Monday, February 4, 2008

Exploring New Literacies...

Emergent, developing, and fluent are very broad literacy evaluation labels that do not encompass habits and processes such as attitude, purpose, and use. I would label myself Developing in new literacies. I prioritize the new literacies and apply myself only to those that I find useful for second language teaching. Within each field of interest, there is a plethora of literacies and available media technologies. If, however, I do not find a new literacy constructive in multiple purposes and uses of my students’ language learning, then I do not feel that it is a good use of my time to integrate it into my curriculum. With our rapidly growing technologies, I feel that educators need to spend more time evaluating the merits of each development, with a critical eye towards possible applications in the field that will enhance the classroom experience. The one aspect of emergent readers and writers that I wish to maintain in my own developing new literacies exploration is their belief that learning is fun and exciting.
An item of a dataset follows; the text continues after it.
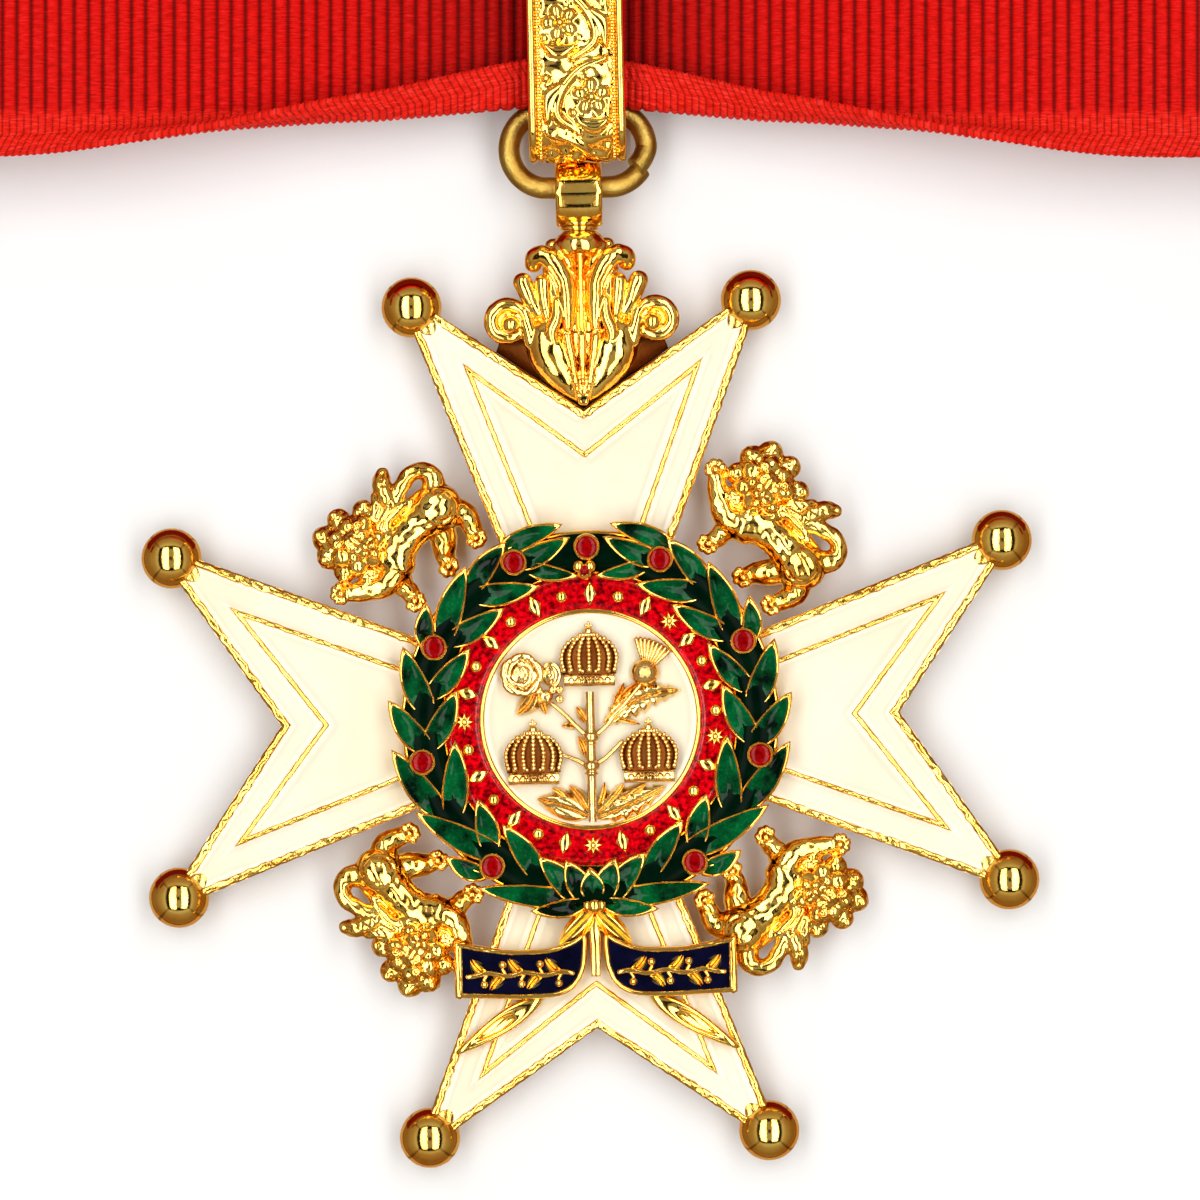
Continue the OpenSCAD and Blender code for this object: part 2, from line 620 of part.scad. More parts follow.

This attitude is the intrinsic motivation to exploring digital literacies and incorporating multiple media resources in a language learning environment.

Sunday, February 3, 2008

Discussing math concepts

I have always been fascinated by listening to young children explain concepts of regrouping and trying to grasp their understanding of our base ten system. Our readings, the video clips, and in-class discussion have all underscored the importance of the discussion of mathematical processes for me. I feel that way too much emphasis is put upon the omnipotent one and only correct answer, as opposed to the process itself. I feel that it is through our understanding of a student’s processes and conceptual knowledge that we can gain insight into misunderstanding and/or mis-connected ‘discrete’ concepts that underlie a student’s poor understanding of a big idea or concept. Hundreds of worksheet problems cannot tap into a conceptual misunderstanding or lack of understanding if the ‘right answers’ are all that are asked for by the assessment tool. Through conversation and dialogue, we negotiate our mathematical understanding and question the reasons why we need to find efficient problem-solving methods and tools. The process of sharing and comparing methods and ideas is the journey to a deeper, more integral understanding of a technique or concept. This personal realization leads me to question why we do not spend more time on this aspect of teaching elementary mathematics. By understanding exactly what our students’ conceptual understanding is based upon, we can then truly connect to their prior knowledge and build cognitive networks of mathematical meaning that make sense to them in a real-world context. Knowing how to calculate a correct answer using a traditional algorithm is not an accurate predictor of a student’s ability to apply a mathematical concept in their daily life. I wonder why we do not explore other number base systems and concepts at the elementary level in order to develop the ‘template’ of numerical base systems. It seems as though base systems are not explored until middle school and algebra-level coursework. Why do we wait so long to play with the concept of bases and pattern repetition?